Gilbert Burns chce rewanżu z mistrzem UFC wagi półśredniej Kamaru Usmanem i mówi, że będzie walczył z Jorge Masvidalem, Leonem Edwardsem czy Nate’em Diazem, żeby do tego pojedynku doprowadzić.
Gilbert Burns pokonał Stephena Thompsona w swojej ostatniej walce na UFC 264, aby powrócić na ścieżkę zwycięstw po porażce przez nokaut z Kamaru Usmanem na początku tego roku na UFC 258. Wygrywając z Thompsonem, Burns po raz kolejny umocnił się na pozycji jednego z elitarnych zawodników wagi półśredniej, a po walce wyzwał do walki Masvidala, Edwardsa i Nate’a Diaza.
Jak na razie nie wiadomo z kim Burns zmierzy się w następnej walce, ale jeśli zapytać o to samego „Durinho”, to będzie to walka pomiędzy Edwardsem lub Masvidalem. Brazylijczyk jest gotów zrobić wszystko, aby ponownie zawalczyć z Usmanem o pas, a jeśli będzie musiał pokonać zarówno „Rocky’ego” jak i „Gamebreda”, aby to zrobić, to jest gotów walczyć z nimi obydwoma, aby wrócić na szczyt.

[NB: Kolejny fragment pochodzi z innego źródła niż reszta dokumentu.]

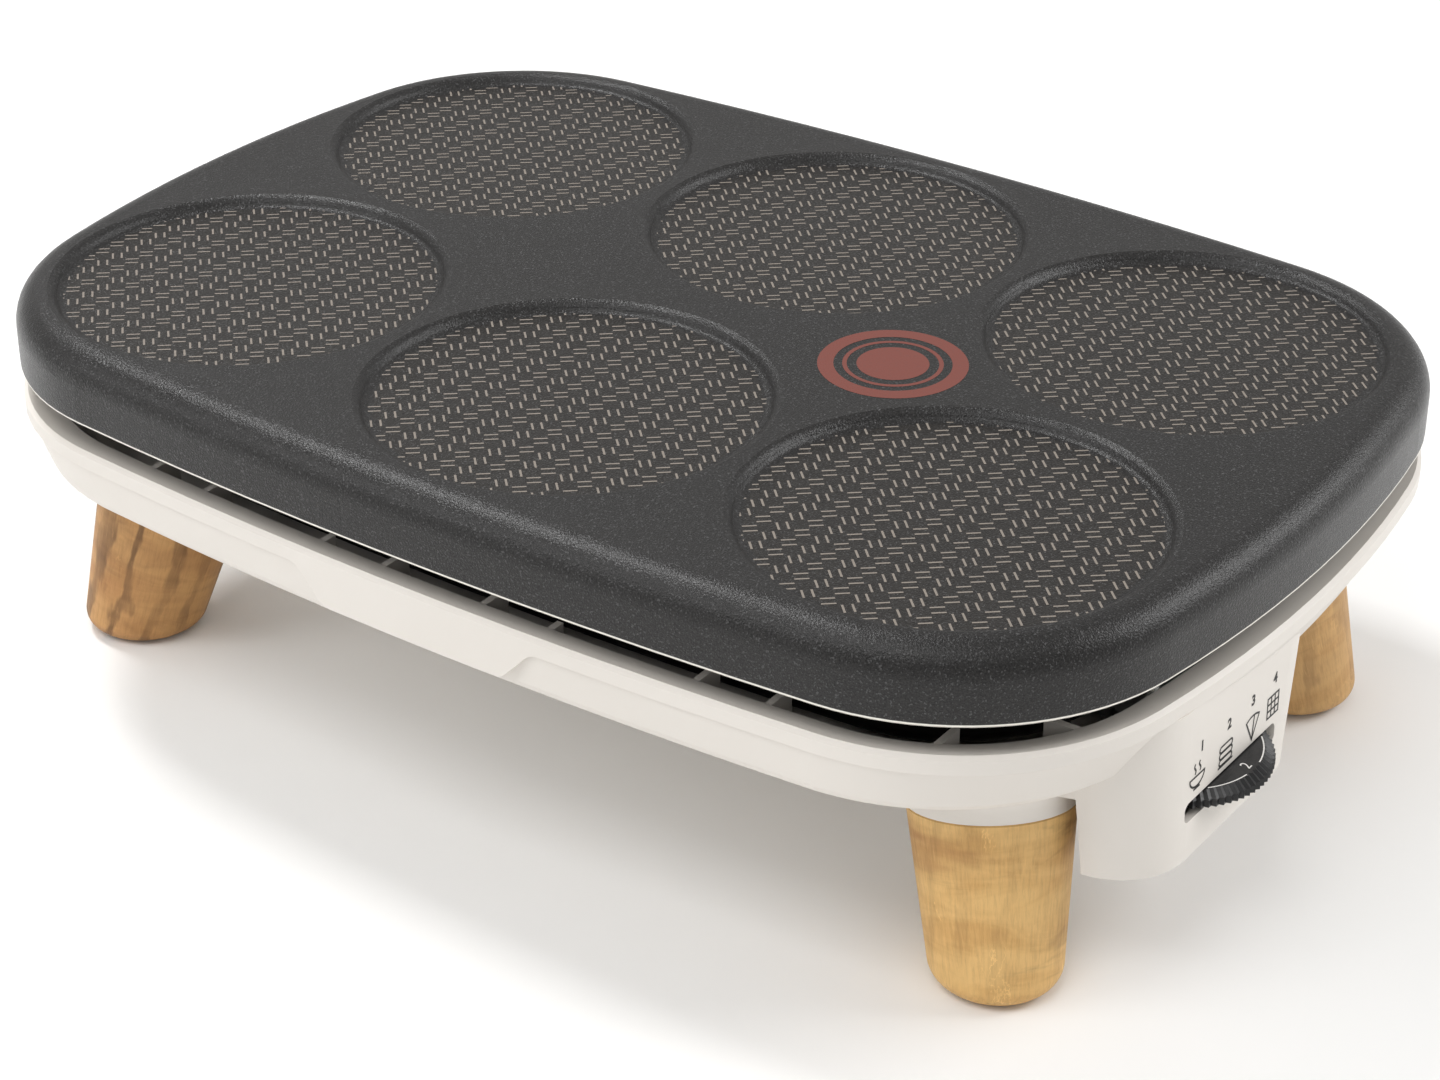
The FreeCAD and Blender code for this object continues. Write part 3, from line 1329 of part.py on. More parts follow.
def leg_washers():
    washers = []
    for sign_x, sign_y in leg_corners():
        low = leg_length + boss_web
        disc = leg_rod(sign_x, sign_y, low, low + leg_washer_thickness, leg_washer_radius)
        bore = leg_rod(sign_x, sign_y, low - 1.0, low + 3.0, leg_screw_radius + insert_fit)
        washers.append(disc.cut(bore))
    return Part.makeCompound(washers)


def leg_screws():
    screws = []
    for sign_x, sign_y in leg_corners():
        seat = leg_length + boss_web + leg_washer_thickness
        head = leg_cone(sign_x, sign_y, seat, seat + leg_screw_head_height, leg_screw_head_radius,
                        leg_screw_head_radius - 0.6)
        shank = leg_rod(sign_x, sign_y, seat - leg_screw_length, seat, leg_screw_radius)
        screws.append(head.fuse(shank).removeSplitter())
    return Part.makeCompound(screws)


os.makedirs("parts", exist_ok=True)
write("griddle_plate", griddle_plate())
write("base_shell", base_shell())
write("reflector_tray", reflector_tray())
write("tray_screws", tray_screws())
write("heating_element", heating_element())
write("element_beads", element_beads())
write("element_terminals", element_terminals())
write("element_brackets", element_brackets())
write("plate_support_posts", plate_support_posts())
write("support_post_caps", support_post_caps())
write("sensor_guide", sensor_guide())
write("sensor_plunger", sensor_plunger())
write("sensor_spring", sensor_spring())
write("capillary_tube", capillary_tube())
write("thermostat_body", thermostat_body())
write("thermostat_bracket", thermostat_bracket())
write("thermostat_screws", thermostat_screws())
write("dial_shaft", dial_shaft())
write("dial_wheel", dial_wheel())
write("thermal_fuse", thermal_fuse())
write("fuse_clip", fuse_clip())
write("terminal_block", terminal_block())
write("thermostat_lead", thermostat_lead())
write("element_lead", element_lead())
write("return_lead", return_lead())
write("earth_lead", earth_lead())
write("earth_tag", earth_tag())
write("cord_gland", cord_gland())
write("control_box_cover", control_box_cover())
write("cover_screws", cover_screws())
write("leg_front_left", leg(-1, -1))
write("leg_front_right", leg(1, -1))
write("leg_rear_left", leg(-1, 1))
write("leg_rear_right", leg(1, 1))
write("foot_pads", foot_pads())
write("leg_inserts", leg_inserts())
write("leg_washers", leg_washers())
write("leg_screws", leg_screws())
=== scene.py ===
import bpy
import math
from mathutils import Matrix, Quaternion, Vector
from mathutils.bvhtree import BVHTree


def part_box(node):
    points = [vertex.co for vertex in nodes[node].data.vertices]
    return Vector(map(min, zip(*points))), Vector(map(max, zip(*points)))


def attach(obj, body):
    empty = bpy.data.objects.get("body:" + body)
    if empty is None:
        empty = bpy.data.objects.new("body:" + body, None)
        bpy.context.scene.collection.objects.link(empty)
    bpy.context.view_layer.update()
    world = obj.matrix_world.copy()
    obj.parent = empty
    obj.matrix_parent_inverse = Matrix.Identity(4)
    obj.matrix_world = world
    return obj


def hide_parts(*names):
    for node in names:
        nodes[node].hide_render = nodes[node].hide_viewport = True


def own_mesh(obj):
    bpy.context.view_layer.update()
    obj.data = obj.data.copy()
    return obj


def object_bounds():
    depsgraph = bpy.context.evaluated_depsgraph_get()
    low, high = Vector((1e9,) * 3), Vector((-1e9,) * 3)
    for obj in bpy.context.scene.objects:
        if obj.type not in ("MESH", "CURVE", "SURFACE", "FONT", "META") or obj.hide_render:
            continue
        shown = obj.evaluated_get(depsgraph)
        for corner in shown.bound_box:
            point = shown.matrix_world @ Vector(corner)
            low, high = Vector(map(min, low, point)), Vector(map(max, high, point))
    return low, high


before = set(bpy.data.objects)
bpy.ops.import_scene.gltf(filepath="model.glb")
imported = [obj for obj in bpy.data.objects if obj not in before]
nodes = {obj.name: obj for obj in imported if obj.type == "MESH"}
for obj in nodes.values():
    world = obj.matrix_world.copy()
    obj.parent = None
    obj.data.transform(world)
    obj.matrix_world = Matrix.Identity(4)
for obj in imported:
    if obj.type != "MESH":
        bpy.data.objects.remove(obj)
cadLow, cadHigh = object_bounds()
scene = bpy.context.scene
print("frame loaded with", len(nodes), "nodes")

# The middle of the plate, from which the camera and the prints are placed
plateLow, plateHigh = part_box("griddle_plate")
plateMiddle = Vector(((plateLow.x + plateHigh.x) / 2, (plateLow.y + plateHigh.y) / 2, 0))
wheelLow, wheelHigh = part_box("dial_wheel")
wheelMiddle = (wheelLow + wheelHigh) / 2


# Camera, lights and floor
cameraView = {
    "azimuth": 35.63,  # degrees round from the front
    "elevation": 29.87,
    "roll": 0.04,
    "distance": 0.90687,
    "aim": (0.08704, -0.11524, 0.1271),  # from the middle of the plate, on the ground
    "lens": 81.087,
    "sensorWidth": 36.0,
    "clipStart": 0.05,
}
studio = {
    "worldColour": (1.0, 0.99, 0.975),
    "worldStrength": 0.50,
    "lights": {
        "top": {"place": (-0.85, 0.1, 1.45), "aim": (0.0, 0.0, 0.1), "size": (0.26, 0.36), "power": 12.0},
        "front": {"place": (0.1, -0.9, 1.5), "aim": (0.0, 0.0, 0.1), "size": (1.0, 0.6), "power": 8.0},
        "left": {"place": (-1.15, -1.35, 1.1), "aim": (0.1, 0.0, 0.05), "size": (0.9, 0.8), "power": 8.5},
        "right": {"place": (1.2, 1.2, 1.15), "aim": (0.1, 0.0, 0.06), "size": (1.0, 0.8), "power": 18.0},
    },
    "floorColour": (0.90, 0.90, 0.895),
    "floorShades": (1.0, 1.02),
    "floorCloudScale": 3.0,
    "floorReach": 4.0,
}


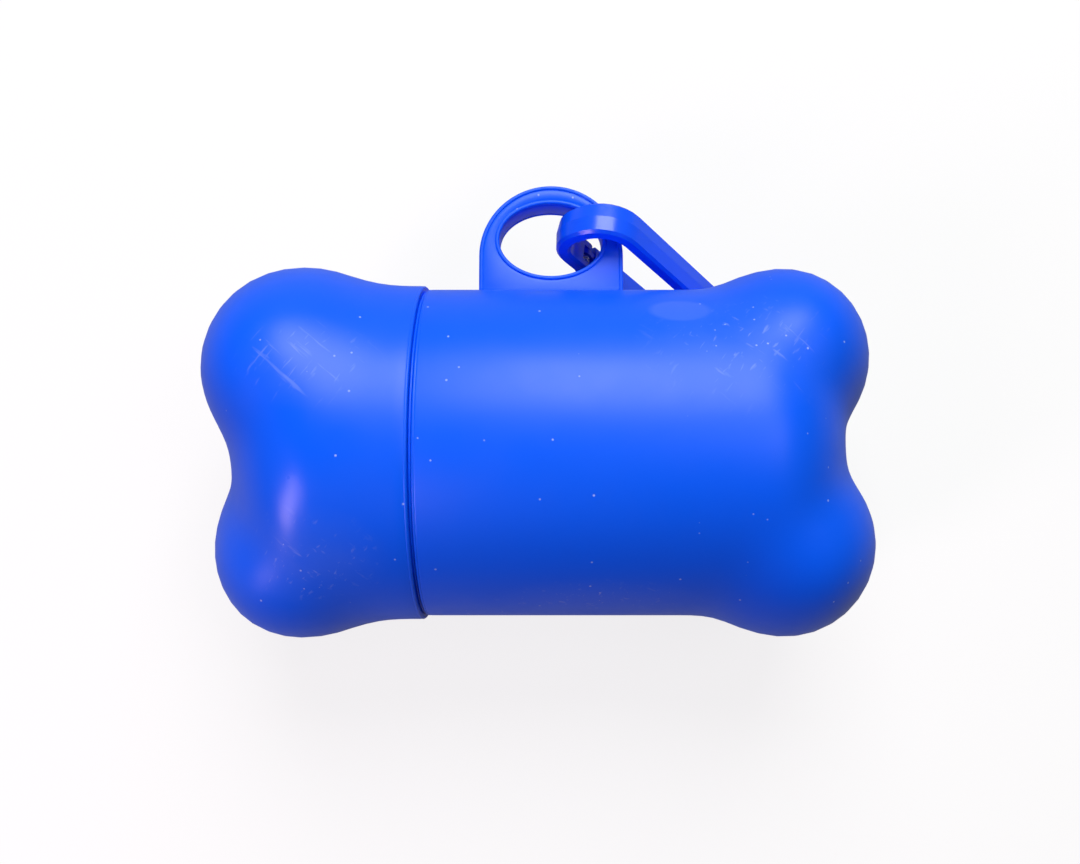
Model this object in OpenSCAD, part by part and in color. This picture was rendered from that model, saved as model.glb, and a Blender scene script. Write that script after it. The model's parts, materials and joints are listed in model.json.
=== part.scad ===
// Bone-shaped dispenser for dog waste bags, lying on its back.
// X runs along the barrel with the screw cap at -X, +Y points to the hanging tab, +Z is up.
// The origin is on the floor, under the middle of the whole.

/* [Barrel] */
// Outer radius of the straight barrel
barrel_r = 20.25; // [19.75:0.25:24]
// Radius of the bore that the roll lies in
bore_r = 16.6; // [16.4:0.1:17]
// Distance from the middle of the bone to the end of its two lobes
bone_half = 40.6; // [39:0.2:46]
// Distance from the middle of the bone to the seam between cap and barrel
seam_x = 13.7; // [12:0.1:16]
// Radius of the small edge rounding on both sides of the seam
seam_edge = 0.5; // [0.2:0.1:0.8]

/* [Bone ends] */
// Half length of a lobe along the barrel
lobe_length = 10.9; // [9.5:0.1:12]
// Half height of a lobe, across the barrel towards the tab
lobe_height = 11.6; // [10.5:0.1:12.5]
// Half depth of a lobe, from front to back
lobe_depth = 16.5; // [14:0.25:18]
// Distance of a lobe's middle from the barrel's axis
lobe_offset = 11.2; // [10:0.1:12.5]
// How far the dome between the lobes stays behind their ends
dome_setback = 3.6; // [2.5:0.1:5]
// Length over which the straight barrel rounds off into that dome
dome_length = 12.5; // [10:0.5:15]
// Reach of the soft blend where the barrel's lobes run into the straight part
barrel_blend = 4.5; // [4:0.5:9]
// Reach of the soft blend where the cap's lobes run into the straight part
cap_blend = 7; // [4:0.5:9]

/* [Cap] */
// How far the cap's rim stands proud of the barrel
cap_proud = 0.45; // [0:0.05:0.5]
// Turn of the cap against the barrel when screwed home, degrees
cap_turn = 19; // [0:1:45]
// Wall of the cap's skirt
skirt_wall = 1.4; // [1.1:0.05:1.5]
// Depth of the skirt that swallows the screw neck
skirt_depth = 9; // [8.5:0.25:11]

/* [Screw neck] */
// Clearance between the neck and the skirt, which the threads fill
thread_room = 1; // [0.8:0.05:1.1]
// Length of the neck past the seam
neck_length = 8; // [6:0.25:8.2]

/* [Hanging tab] */
// Width of the tab at the barrel
tab_w = 18.2; // [17:0.2:22]
// Height of the tab above the barrel
tab_h = 13.6; // [12:0.1:16]
// Thickness of the tab
tab_t = 4.6; // [3.6:0.2:5]
// Width of the oval eye
eye_w = 13.1; // [12:0.1:13.6]
// Height of the oval eye
eye_h = 9.3; // [8.8:0.1:9.8]
// Gap between the eye and the barrel
eye_gap = 1.9; // [1:0.05:2]
// Radius that softens the edges of the tab and its eye
tab_edge = 0.9; // [0.4:0.1:1]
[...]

„Chcę tego, który zapewni mi prostą drogę do tytułu. Jeśli będzie to Leon Edwards, to właśnie tego chcę. Jeśli potrzebuję jeszcze dwóch walk, dajcie mi Masvidala teraz i dajcie mi Leona Edwardsa później” – powiedział Burns w rozmowie z TMZ Sports. „Nie będę was okłamywał, chcę walczyć z każdym w tej dywizji. Chcę się zmierzyć z każdym topowym przeciwnikiem. Wciąż mam wymarzony pojedynek z Colbym (Covingtonem). Wciąż chcę rewanżu z Kamaru. Chcę pokonać Masvidala, chcę pokonać Nate’a Diaza, chcę pokonać Leona Edwardsa, chcę pokonać każdego z tych gości, szczególnie trudnego w tej dywizji. To nie jest żadna presja, po prostu jeśli chcesz walczyć o tytuł, musisz pokonać tego najmocniejszego gościa, i to on jest następny. I naprawdę wierzę, że to będzie moja następna walka będzie pomiędzy Leonem i Masvidalem.”